A) The rate, when we have the equation of a line, is equal to the slope.
If we have the equation of the line, the rate is:
[tex]y=-5x+28\longrightarrow m=-5[/tex]
This means that for each unit of variation of x, y will variate -5 units.
The starting value is equal to the y-intercept, as it is the value of y when x=0.
In this case:
[tex]y=-5x+28\longrightarrow y(0)=28[/tex]
We can complete the table by replacing x with the values and calculate for y:
[tex]\begin{gathered} x=0\longrightarrow y=-5(0)+28=0+28=28 \\ x=1\longrightarrow y=-5(1)+28=-5+28=23 \\ x=2\longrightarrow y=-5(2)+28=-10+28=18 \\ x=3\longrightarrow y=-5(3)+28=-15+28=13 \end{gathered}[/tex]

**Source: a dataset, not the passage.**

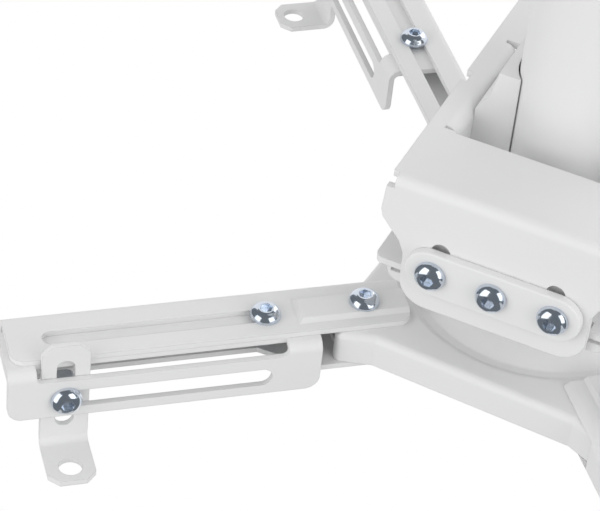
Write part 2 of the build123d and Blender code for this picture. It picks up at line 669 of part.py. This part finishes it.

B) In this case, applying what we do in the previous example, the equation, rate and y-intercept are:
[tex]\begin{gathered} y=3x \\ \text{rate}\longrightarrow m=3 \\ \text{starting value}\longrightarrow y(0)=0 \end{gathered}[/tex]
We can find the values of the table as:
[tex]\begin{gathered} x=0\longrightarrow y=3(0)=0 \\ x=1\longrightarrow y=3(1)=3 \\ x=2\longrightarrow y=3(2)=6 \\ x=3\longrightarrow y=3(3)=9 \end{gathered}[/tex]